## [GOAL OF THE EXERCISE]
Your task is to quote exactly the run of lines that starts at the line containing "front_cover();" and ends at the line containing "before = set(bpy.data.objects)", including both.

## [INFORMATION SUPPLIED]

--

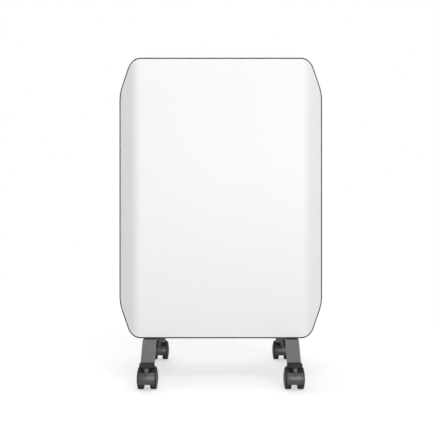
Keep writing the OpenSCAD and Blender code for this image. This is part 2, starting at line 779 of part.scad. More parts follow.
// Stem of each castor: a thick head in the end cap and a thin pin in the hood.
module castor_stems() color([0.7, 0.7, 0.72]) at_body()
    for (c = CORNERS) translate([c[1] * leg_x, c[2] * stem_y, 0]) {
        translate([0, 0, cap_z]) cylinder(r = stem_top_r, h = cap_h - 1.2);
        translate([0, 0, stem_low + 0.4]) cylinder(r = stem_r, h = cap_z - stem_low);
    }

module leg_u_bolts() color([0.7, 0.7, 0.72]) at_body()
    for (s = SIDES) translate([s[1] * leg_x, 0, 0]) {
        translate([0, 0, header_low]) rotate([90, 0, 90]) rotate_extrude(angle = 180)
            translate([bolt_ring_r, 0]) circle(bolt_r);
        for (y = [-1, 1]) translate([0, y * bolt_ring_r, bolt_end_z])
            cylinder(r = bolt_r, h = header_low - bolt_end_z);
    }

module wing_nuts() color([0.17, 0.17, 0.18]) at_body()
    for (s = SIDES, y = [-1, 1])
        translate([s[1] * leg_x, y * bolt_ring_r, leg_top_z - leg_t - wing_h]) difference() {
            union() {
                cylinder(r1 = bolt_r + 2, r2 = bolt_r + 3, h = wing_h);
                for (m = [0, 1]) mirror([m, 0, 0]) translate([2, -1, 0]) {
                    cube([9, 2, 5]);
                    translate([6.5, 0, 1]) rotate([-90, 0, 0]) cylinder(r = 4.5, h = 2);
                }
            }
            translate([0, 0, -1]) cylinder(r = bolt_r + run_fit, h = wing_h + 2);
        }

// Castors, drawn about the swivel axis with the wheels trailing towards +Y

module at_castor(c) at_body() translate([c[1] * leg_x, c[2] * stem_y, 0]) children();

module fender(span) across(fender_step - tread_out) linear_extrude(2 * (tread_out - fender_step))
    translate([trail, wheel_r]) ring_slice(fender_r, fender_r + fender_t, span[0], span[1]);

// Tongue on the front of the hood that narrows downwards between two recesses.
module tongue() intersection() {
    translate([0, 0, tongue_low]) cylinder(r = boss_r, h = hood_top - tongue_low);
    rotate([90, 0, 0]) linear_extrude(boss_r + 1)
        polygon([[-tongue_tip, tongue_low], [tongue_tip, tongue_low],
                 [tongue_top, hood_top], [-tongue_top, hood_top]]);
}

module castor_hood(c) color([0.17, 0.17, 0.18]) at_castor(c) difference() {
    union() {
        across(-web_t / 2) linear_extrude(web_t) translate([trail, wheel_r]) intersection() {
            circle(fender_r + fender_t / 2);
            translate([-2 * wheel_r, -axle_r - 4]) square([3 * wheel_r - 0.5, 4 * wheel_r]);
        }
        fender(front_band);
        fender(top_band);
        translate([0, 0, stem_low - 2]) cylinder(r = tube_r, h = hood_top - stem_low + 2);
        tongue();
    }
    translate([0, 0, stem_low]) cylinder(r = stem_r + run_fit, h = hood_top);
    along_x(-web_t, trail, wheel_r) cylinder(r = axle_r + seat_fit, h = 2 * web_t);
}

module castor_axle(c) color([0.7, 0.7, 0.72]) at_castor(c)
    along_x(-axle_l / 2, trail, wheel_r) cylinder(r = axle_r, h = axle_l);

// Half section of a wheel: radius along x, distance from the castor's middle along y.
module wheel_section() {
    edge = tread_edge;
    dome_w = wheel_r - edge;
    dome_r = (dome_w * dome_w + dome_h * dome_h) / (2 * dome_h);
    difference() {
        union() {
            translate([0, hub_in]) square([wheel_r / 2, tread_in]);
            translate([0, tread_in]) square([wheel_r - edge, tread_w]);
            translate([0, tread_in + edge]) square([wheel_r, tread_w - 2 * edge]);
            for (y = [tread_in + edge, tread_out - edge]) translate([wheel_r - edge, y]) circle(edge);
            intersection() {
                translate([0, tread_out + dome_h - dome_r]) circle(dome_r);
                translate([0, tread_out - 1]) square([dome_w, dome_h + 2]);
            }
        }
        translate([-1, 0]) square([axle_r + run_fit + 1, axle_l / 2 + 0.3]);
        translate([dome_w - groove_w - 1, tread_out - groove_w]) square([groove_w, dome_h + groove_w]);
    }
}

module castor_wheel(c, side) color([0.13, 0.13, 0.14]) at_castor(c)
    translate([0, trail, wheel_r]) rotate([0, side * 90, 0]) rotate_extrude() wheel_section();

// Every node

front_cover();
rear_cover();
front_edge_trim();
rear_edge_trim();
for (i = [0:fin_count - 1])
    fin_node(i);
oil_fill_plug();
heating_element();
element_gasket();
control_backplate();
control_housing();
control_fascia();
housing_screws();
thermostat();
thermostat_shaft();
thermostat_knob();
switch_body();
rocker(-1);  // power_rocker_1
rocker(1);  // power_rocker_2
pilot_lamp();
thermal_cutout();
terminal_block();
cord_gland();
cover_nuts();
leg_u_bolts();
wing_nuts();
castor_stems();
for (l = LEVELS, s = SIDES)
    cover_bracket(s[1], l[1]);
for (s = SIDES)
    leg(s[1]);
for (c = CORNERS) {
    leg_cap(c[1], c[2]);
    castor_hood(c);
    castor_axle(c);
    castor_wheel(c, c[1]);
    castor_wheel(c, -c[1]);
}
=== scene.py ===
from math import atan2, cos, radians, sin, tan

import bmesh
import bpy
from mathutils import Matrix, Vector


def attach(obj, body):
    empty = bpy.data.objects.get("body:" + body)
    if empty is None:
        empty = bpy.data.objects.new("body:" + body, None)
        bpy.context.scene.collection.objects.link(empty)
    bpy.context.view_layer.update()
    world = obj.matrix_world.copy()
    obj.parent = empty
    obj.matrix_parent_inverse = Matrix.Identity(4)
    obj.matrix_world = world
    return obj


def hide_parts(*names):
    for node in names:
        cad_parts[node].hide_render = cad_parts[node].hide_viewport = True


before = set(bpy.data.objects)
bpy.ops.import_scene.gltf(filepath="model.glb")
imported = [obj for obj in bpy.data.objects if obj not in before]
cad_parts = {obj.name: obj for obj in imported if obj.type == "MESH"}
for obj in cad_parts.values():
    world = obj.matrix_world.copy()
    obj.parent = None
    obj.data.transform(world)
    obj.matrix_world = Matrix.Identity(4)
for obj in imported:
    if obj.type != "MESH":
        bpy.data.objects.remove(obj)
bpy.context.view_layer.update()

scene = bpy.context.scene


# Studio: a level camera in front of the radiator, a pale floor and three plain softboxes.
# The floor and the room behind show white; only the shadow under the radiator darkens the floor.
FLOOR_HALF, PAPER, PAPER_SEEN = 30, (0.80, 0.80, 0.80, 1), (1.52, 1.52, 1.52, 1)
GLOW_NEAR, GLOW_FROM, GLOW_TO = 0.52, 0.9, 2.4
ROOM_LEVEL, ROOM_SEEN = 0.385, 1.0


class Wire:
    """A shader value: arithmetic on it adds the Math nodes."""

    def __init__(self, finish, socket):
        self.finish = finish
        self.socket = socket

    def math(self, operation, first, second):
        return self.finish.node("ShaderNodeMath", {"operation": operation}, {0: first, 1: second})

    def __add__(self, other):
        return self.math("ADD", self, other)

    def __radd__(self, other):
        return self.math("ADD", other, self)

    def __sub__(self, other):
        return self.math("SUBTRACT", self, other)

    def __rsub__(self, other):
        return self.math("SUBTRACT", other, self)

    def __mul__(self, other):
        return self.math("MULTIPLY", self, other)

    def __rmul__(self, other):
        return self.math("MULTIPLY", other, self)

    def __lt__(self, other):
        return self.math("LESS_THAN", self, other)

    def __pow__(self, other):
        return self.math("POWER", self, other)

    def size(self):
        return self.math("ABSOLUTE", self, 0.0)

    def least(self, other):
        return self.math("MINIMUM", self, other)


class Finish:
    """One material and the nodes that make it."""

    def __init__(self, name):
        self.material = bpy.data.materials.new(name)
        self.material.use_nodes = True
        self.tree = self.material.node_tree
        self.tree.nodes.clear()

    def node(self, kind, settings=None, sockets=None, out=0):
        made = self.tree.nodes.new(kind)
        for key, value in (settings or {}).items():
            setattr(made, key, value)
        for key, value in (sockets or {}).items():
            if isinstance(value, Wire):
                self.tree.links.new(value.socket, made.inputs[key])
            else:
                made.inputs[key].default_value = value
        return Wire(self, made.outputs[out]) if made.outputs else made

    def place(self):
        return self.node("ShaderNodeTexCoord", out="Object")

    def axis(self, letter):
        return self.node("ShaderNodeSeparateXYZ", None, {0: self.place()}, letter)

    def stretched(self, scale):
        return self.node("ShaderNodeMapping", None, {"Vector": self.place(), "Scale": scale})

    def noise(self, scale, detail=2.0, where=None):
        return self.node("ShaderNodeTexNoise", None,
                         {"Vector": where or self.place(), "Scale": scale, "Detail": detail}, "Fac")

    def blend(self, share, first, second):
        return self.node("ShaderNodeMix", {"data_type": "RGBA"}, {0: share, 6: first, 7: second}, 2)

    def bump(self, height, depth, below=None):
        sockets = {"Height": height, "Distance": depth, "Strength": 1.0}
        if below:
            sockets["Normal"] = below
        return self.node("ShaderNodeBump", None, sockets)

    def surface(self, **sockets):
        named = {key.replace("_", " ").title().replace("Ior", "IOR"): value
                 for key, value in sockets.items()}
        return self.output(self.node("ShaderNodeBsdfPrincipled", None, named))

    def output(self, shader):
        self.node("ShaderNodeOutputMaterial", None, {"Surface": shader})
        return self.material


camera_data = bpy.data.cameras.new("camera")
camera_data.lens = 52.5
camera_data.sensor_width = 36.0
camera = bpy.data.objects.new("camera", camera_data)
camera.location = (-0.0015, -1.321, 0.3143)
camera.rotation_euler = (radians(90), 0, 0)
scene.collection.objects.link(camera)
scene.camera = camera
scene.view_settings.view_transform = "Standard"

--

## [THE OUTPUT]
front_cover();
rear_cover();
front_edge_trim();
rear_edge_trim();
for (i = [0:fin_count - 1])
    fin_node(i);
oil_fill_plug();
heating_element();
element_gasket();
control_backplate();
control_housing();
control_fascia();
housing_screws();
thermostat();
thermostat_shaft();
thermostat_knob();
switch_body();
rocker(-1);  // power_rocker_1
rocker(1);  // power_rocker_2
pilot_lamp();
thermal_cutout();
terminal_block();
cord_gland();
cover_nuts();
leg_u_bolts();
wing_nuts();
castor_stems();
for (l = LEVELS, s = SIDES)
    cover_bracket(s[1], l[1]);
for (s = SIDES)
    leg(s[1]);
for (c = CORNERS) {
    leg_cap(c[1], c[2]);
    castor_hood(c);
    castor_axle(c);
    castor_wheel(c, c[1]);
    castor_wheel(c, -c[1]);
}
=== scene.py ===
from math import atan2, cos, radians, sin, tan

import bmesh
import bpy
from mathutils import Matrix, Vector


def attach(obj, body):
    empty = bpy.data.objects.get("body:" + body)
    if empty is None:
        empty = bpy.data.objects.new("body:" + body, None)
        bpy.context.scene.collection.objects.link(empty)
    bpy.context.view_layer.update()
    world = obj.matrix_world.copy()
    obj.parent = empty
    obj.matrix_parent_inverse = Matrix.Identity(4)
    obj.matrix_world = world
    return obj


def hide_parts(*names):
    for node in names:
        cad_parts[node].hide_render = cad_parts[node].hide_viewport = True


before = set(bpy.data.objects)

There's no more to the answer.